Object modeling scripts
****

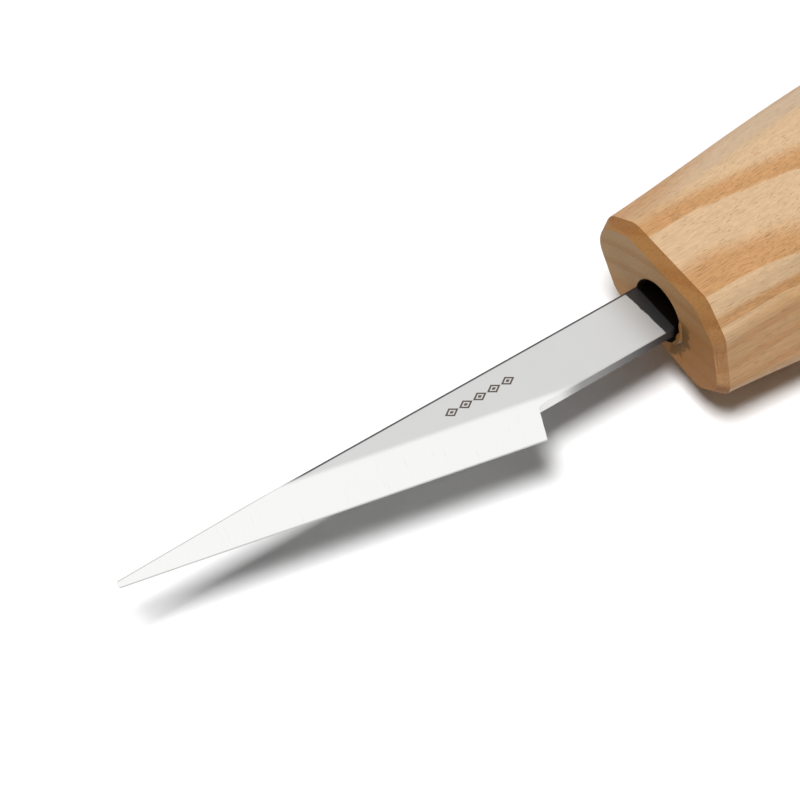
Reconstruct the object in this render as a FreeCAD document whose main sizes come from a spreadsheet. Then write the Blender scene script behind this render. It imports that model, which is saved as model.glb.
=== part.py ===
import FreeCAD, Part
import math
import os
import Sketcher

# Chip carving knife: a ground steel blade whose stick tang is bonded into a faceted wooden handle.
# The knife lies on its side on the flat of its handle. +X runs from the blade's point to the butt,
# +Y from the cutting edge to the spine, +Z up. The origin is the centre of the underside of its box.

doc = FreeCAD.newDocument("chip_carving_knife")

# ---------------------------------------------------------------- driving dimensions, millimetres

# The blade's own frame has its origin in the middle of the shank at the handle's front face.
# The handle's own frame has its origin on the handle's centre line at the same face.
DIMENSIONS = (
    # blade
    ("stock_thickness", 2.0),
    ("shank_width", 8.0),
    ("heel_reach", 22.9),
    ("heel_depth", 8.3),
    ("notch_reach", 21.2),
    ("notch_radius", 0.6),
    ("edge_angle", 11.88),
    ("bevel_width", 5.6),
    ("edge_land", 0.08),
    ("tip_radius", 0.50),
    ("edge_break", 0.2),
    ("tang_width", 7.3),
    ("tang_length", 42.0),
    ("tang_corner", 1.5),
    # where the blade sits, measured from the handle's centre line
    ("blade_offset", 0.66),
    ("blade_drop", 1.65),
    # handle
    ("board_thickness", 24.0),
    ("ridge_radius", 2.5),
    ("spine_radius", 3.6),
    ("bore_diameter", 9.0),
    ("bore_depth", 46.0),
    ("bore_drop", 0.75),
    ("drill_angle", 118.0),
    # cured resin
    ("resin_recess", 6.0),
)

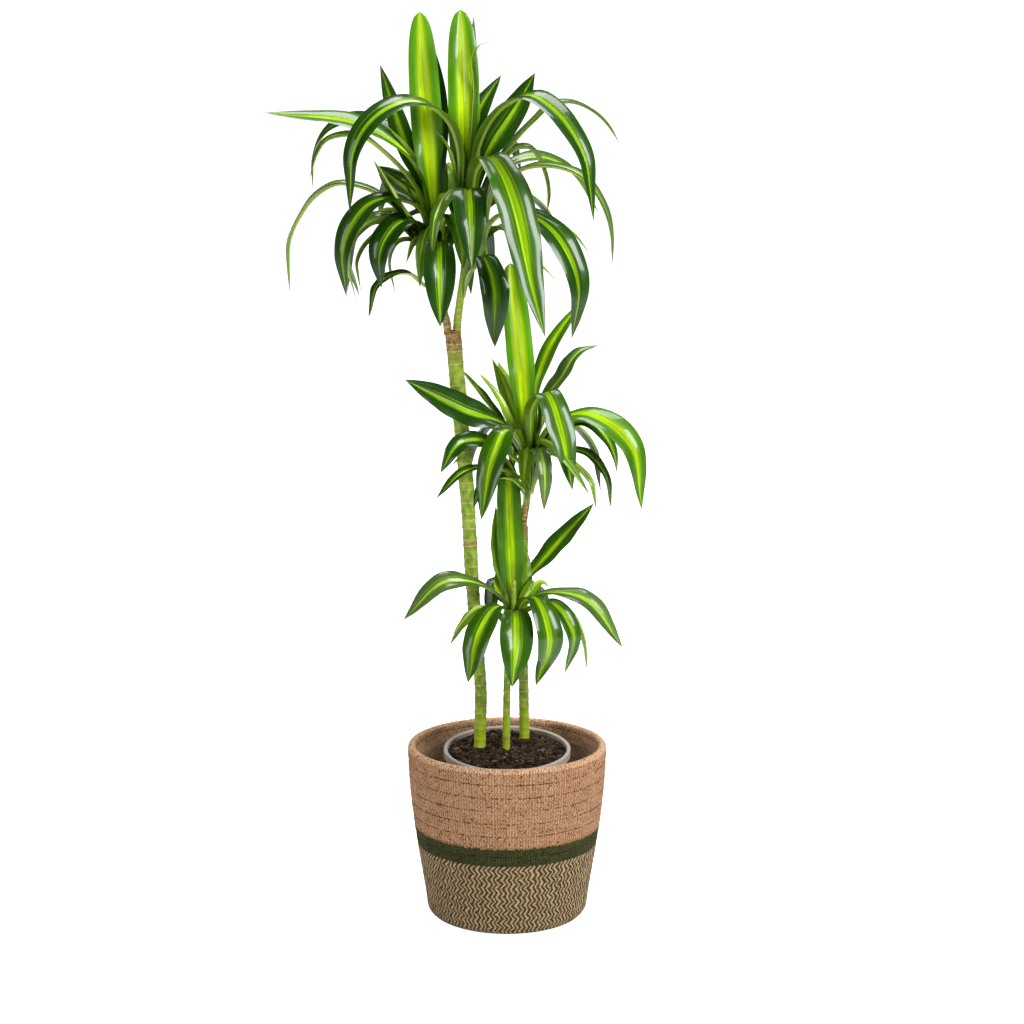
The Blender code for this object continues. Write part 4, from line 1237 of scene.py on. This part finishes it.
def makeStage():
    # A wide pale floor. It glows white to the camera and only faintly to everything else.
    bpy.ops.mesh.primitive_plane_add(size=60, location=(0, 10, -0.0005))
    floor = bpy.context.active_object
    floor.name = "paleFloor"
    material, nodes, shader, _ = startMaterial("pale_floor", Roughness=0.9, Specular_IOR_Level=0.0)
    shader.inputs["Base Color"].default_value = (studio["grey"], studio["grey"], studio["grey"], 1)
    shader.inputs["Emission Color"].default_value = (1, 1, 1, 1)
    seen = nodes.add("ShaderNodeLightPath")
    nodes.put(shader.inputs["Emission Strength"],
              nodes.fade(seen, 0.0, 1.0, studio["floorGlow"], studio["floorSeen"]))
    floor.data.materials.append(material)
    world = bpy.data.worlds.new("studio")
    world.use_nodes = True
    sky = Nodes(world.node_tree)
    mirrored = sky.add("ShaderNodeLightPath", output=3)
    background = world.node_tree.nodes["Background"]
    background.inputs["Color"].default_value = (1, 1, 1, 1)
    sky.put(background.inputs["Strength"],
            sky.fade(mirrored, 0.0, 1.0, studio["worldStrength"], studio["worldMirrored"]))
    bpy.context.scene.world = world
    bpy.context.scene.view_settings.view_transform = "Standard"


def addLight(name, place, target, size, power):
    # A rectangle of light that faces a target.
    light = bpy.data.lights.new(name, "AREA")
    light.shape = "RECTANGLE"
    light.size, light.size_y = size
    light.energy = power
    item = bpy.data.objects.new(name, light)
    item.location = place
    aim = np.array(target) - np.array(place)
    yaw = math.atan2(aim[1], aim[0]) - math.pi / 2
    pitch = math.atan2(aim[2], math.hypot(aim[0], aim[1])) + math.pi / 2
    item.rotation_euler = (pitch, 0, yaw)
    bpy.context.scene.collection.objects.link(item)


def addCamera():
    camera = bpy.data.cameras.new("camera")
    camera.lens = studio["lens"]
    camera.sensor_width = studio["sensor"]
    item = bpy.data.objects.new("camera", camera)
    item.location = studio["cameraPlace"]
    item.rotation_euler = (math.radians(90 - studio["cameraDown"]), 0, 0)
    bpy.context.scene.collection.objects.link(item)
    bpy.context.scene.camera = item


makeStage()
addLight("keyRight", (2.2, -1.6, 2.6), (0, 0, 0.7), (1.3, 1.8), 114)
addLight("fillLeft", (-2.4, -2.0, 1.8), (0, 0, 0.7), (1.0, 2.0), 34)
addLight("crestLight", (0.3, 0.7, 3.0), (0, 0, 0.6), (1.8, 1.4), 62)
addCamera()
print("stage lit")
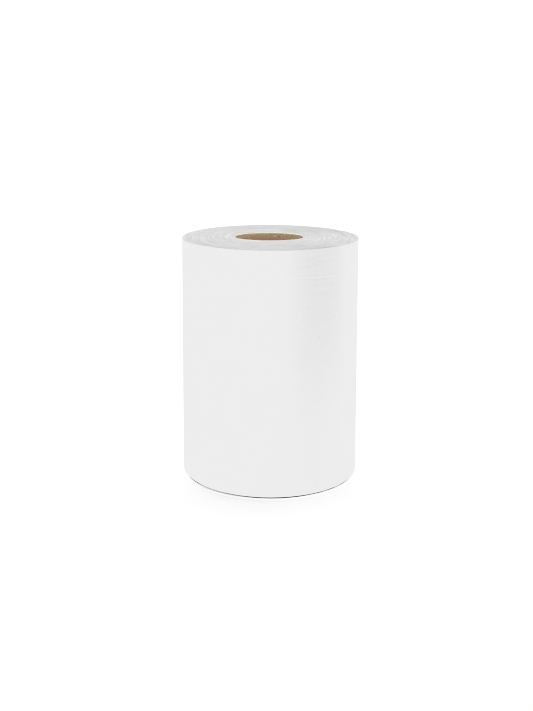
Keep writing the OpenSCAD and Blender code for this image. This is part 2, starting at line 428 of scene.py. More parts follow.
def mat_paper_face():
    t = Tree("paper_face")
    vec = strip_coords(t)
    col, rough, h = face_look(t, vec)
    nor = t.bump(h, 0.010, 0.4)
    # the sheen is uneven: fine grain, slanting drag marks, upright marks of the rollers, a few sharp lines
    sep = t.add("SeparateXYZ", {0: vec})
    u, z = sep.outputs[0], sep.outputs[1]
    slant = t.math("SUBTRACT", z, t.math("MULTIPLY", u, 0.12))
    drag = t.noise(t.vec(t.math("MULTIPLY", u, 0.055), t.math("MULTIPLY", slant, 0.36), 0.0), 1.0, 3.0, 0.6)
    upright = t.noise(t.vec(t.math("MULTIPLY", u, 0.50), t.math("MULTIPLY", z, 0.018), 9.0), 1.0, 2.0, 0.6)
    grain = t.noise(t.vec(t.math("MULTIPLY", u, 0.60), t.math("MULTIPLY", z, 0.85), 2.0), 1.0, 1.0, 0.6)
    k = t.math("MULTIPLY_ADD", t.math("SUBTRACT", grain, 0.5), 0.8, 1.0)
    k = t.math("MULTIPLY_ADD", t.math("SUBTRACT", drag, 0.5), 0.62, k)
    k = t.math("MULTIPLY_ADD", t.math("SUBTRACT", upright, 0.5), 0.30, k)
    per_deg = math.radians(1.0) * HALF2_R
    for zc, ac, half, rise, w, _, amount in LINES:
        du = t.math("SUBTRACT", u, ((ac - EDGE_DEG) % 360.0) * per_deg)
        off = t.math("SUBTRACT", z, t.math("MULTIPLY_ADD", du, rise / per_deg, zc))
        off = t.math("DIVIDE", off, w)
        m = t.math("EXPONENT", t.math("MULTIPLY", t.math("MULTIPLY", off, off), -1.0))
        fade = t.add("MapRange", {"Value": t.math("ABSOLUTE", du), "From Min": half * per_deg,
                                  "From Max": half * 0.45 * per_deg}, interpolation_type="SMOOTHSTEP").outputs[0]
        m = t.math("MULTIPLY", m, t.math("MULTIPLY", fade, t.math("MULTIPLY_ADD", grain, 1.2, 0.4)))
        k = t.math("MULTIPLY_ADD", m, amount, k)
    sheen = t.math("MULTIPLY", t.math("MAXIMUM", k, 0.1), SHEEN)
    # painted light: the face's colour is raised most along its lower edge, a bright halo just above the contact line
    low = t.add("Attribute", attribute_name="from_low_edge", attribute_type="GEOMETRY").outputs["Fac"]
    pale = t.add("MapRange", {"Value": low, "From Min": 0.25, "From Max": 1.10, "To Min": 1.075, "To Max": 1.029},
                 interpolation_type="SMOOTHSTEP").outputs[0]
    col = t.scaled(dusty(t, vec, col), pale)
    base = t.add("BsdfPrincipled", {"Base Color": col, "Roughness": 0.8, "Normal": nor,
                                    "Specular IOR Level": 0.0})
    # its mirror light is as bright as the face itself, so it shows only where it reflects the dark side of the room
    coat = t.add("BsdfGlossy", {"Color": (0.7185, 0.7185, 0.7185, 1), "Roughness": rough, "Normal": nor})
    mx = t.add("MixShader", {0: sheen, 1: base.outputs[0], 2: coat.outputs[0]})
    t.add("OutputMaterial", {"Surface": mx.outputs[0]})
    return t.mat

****

* _Given problem_
Set down the entries verbatim, leaving none out.

* _Exercise answer_
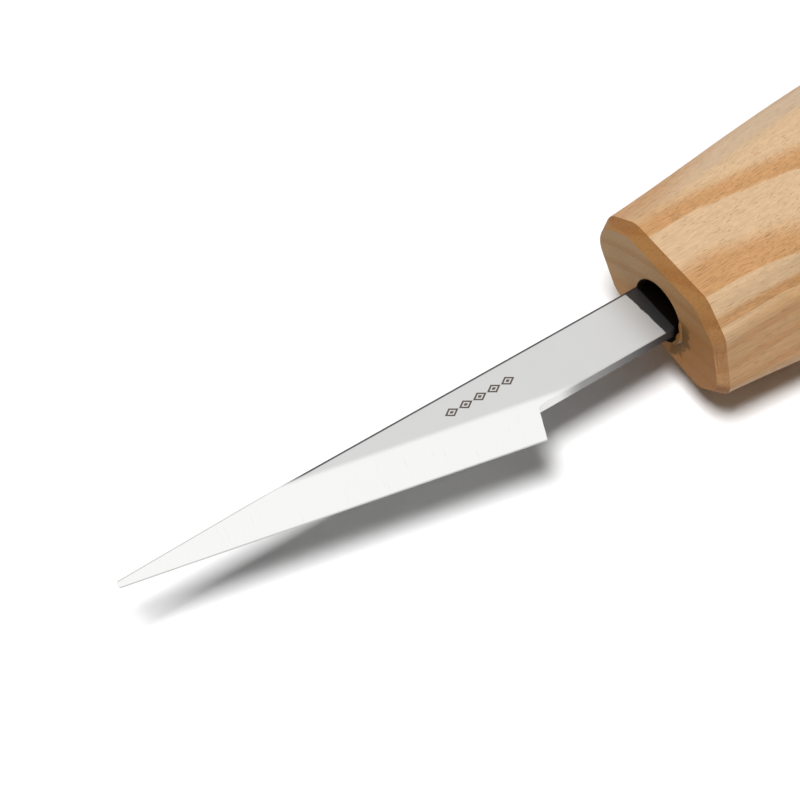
Reconstruct the object in this render as a FreeCAD document whose main sizes come from a spreadsheet. Then write the Blender scene script behind this render. It imports that model, which is saved as model.glb.
=== part.py ===
import FreeCAD, Part
import math
import os
import Sketcher

# Chip carving knife: a ground steel blade whose stick tang is bonded into a faceted wooden handle.
# The knife lies on its side on the flat of its handle. +X runs from the blade's point to the butt,
# +Y from the cutting edge to the spine, +Z up. The origin is the centre of the underside of its box.

doc = FreeCAD.newDocument("chip_carving_knife")

# ---------------------------------------------------------------- driving dimensions, millimetres

# The blade's own frame has its origin in the middle of the shank at the handle's front face.
# The handle's own frame has its origin on the handle's centre line at the same face.
DIMENSIONS = (
    # blade
    ("stock_thickness", 2.0),
    ("shank_width", 8.0),
    ("heel_reach", 22.9),
    ("heel_depth", 8.3),
    ("notch_reach", 21.2),
    ("notch_radius", 0.6),
    ("edge_angle", 11.88),
    ("bevel_width", 5.6),
    ("edge_land", 0.08),
    ("tip_radius", 0.50),
    ("edge_break", 0.2),
    ("tang_width", 7.3),
    ("tang_length", 42.0),
    ("tang_corner", 1.5),
    # where the blade sits, measured from the handle's centre line
    ("blade_offset", 0.66),
    ("blade_drop", 1.65),
    # handle
    ("board_thickness", 24.0),
    ("ridge_radius", 2.5),
    ("spine_radius", 3.6),
    ("bore_diameter", 9.0),
    ("bore_depth", 46.0),
    ("bore_drop", 0.75),
    ("drill_angle", 118.0),
    # cured resin
    ("resin_recess", 6.0),
)

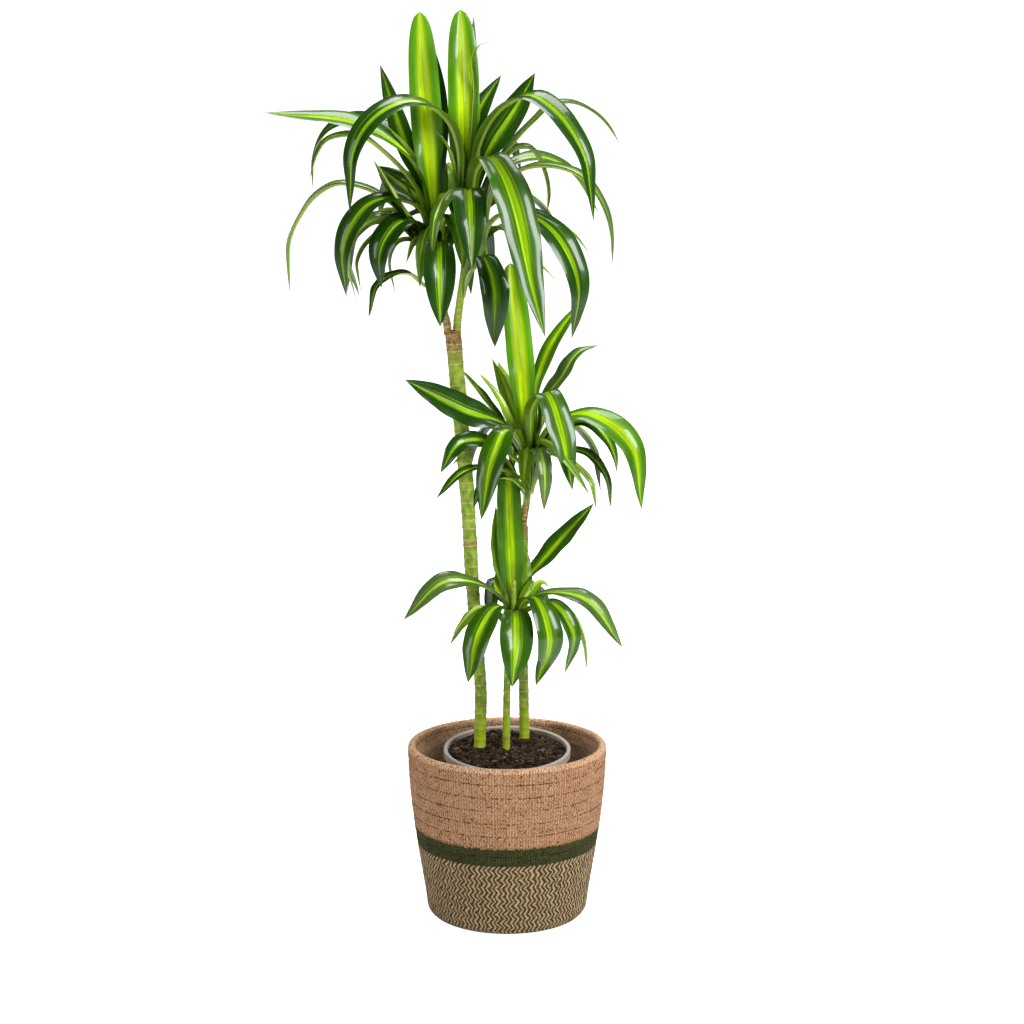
The Blender code for this object continues. Write part 4, from line 1237 of scene.py on. This part finishes it.
def makeStage():
    # A wide pale floor. It glows white to the camera and only faintly to everything else.
    bpy.ops.mesh.primitive_plane_add(size=60, location=(0, 10, -0.0005))
    floor = bpy.context.active_object
    floor.name = "paleFloor"
    material, nodes, shader, _ = startMaterial("pale_floor", Roughness=0.9, Specular_IOR_Level=0.0)
    shader.inputs["Base Color"].default_value = (studio["grey"], studio["grey"], studio["grey"], 1)
    shader.inputs["Emission Color"].default_value = (1, 1, 1, 1)
    seen = nodes.add("ShaderNodeLightPath")
    nodes.put(shader.inputs["Emission Strength"],
              nodes.fade(seen, 0.0, 1.0, studio["floorGlow"], studio["floorSeen"]))
    floor.data.materials.append(material)
    world = bpy.data.worlds.new("studio")
    world.use_nodes = True
    sky = Nodes(world.node_tree)
    mirrored = sky.add("ShaderNodeLightPath", output=3)
    background = world.node_tree.nodes["Background"]
    background.inputs["Color"].default_value = (1, 1, 1, 1)
    sky.put(background.inputs["Strength"],
            sky.fade(mirrored, 0.0, 1.0, studio["worldStrength"], studio["worldMirrored"]))
    bpy.context.scene.world = world
    bpy.context.scene.view_settings.view_transform = "Standard"


def addLight(name, place, target, size, power):
    # A rectangle of light that faces a target.
    light = bpy.data.lights.new(name, "AREA")
    light.shape = "RECTANGLE"
    light.size, light.size_y = size
    light.energy = power
    item = bpy.data.objects.new(name, light)
    item.location = place
    aim = np.array(target) - np.array(place)
    yaw = math.atan2(aim[1], aim[0]) - math.pi / 2
    pitch = math.atan2(aim[2], math.hypot(aim[0], aim[1])) + math.pi / 2
    item.rotation_euler = (pitch, 0, yaw)
    bpy.context.scene.collection.objects.link(item)


def addCamera():
    camera = bpy.data.cameras.new("camera")
    camera.lens = studio["lens"]
    camera.sensor_width = studio["sensor"]
    item = bpy.data.objects.new("camera", camera)
    item.location = studio["cameraPlace"]
    item.rotation_euler = (math.radians(90 - studio["cameraDown"]), 0, 0)
    bpy.context.scene.collection.objects.link(item)
    bpy.context.scene.camera = item


makeStage()
addLight("keyRight", (2.2, -1.6, 2.6), (0, 0, 0.7), (1.3, 1.8), 114)
addLight("fillLeft", (-2.4, -2.0, 1.8), (0, 0, 0.7), (1.0, 2.0), 34)
addLight("crestLight", (0.3, 0.7, 3.0), (0, 0, 0.6), (1.8, 1.4), 62)
addCamera()
print("stage lit")
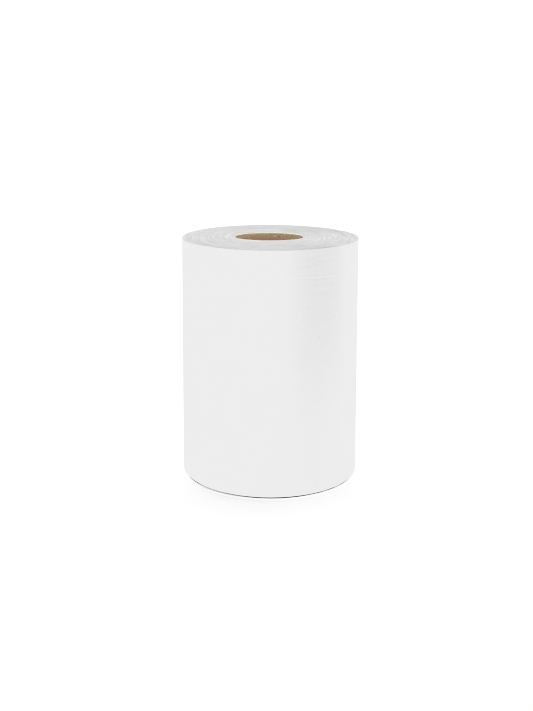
Keep writing the OpenSCAD and Blender code for this image. This is part 2, starting at line 428 of scene.py. More parts follow.
def mat_paper_face():
    t = Tree("paper_face")
    vec = strip_coords(t)
    col, rough, h = face_look(t, vec)
    nor = t.bump(h, 0.010, 0.4)
    # the sheen is uneven: fine grain, slanting drag marks, upright marks of the rollers, a few sharp lines
    sep = t.add("SeparateXYZ", {0: vec})
    u, z = sep.outputs[0], sep.outputs[1]
    slant = t.math("SUBTRACT", z, t.math("MULTIPLY", u, 0.12))
    drag = t.noise(t.vec(t.math("MULTIPLY", u, 0.055), t.math("MULTIPLY", slant, 0.36), 0.0), 1.0, 3.0, 0.6)
    upright = t.noise(t.vec(t.math("MULTIPLY", u, 0.50), t.math("MULTIPLY", z, 0.018), 9.0), 1.0, 2.0, 0.6)
    grain = t.noise(t.vec(t.math("MULTIPLY", u, 0.60), t.math("MULTIPLY", z, 0.85), 2.0), 1.0, 1.0, 0.6)
    k = t.math("MULTIPLY_ADD", t.math("SUBTRACT", grain, 0.5), 0.8, 1.0)
    k = t.math("MULTIPLY_ADD", t.math("SUBTRACT", drag, 0.5), 0.62, k)
    k = t.math("MULTIPLY_ADD", t.math("SUBTRACT", upright, 0.5), 0.30, k)
    per_deg = math.radians(1.0) * HALF2_R
    for zc, ac, half, rise, w, _, amount in LINES:
        du = t.math("SUBTRACT", u, ((ac - EDGE_DEG) % 360.0) * per_deg)
        off = t.math("SUBTRACT", z, t.math("MULTIPLY_ADD", du, rise / per_deg, zc))
        off = t.math("DIVIDE", off, w)
        m = t.math("EXPONENT", t.math("MULTIPLY", t.math("MULTIPLY", off, off), -1.0))
        fade = t.add("MapRange", {"Value": t.math("ABSOLUTE", du), "From Min": half * per_deg,
                                  "From Max": half * 0.45 * per_deg}, interpolation_type="SMOOTHSTEP").outputs[0]
        m = t.math("MULTIPLY", m, t.math("MULTIPLY", fade, t.math("MULTIPLY_ADD", grain, 1.2, 0.4)))
        k = t.math("MULTIPLY_ADD", m, amount, k)
    sheen = t.math("MULTIPLY", t.math("MAXIMUM", k, 0.1), SHEEN)
    # painted light: the face's colour is raised most along its lower edge, a bright halo just above the contact line
    low = t.add("Attribute", attribute_name="from_low_edge", attribute_type="GEOMETRY").outputs["Fac"]
    pale = t.add("MapRange", {"Value": low, "From Min": 0.25, "From Max": 1.10, "To Min": 1.075, "To Max": 1.029},
                 interpolation_type="SMOOTHSTEP").outputs[0]
    col = t.scaled(dusty(t, vec, col), pale)
    base = t.add("BsdfPrincipled", {"Base Color": col, "Roughness": 0.8, "Normal": nor,
                                    "Specular IOR Level": 0.0})
    # its mirror light is as bright as the face itself, so it shows only where it reflects the dark side of the room
    coat = t.add("BsdfGlossy", {"Color": (0.7185, 0.7185, 0.7185, 1), "Roughness": rough, "Normal": nor})
    mx = t.add("MixShader", {0: sheen, 1: base.outputs[0], 2: coat.outputs[0]})
    t.add("OutputMaterial", {"Surface": mx.outputs[0]})
    return t.mat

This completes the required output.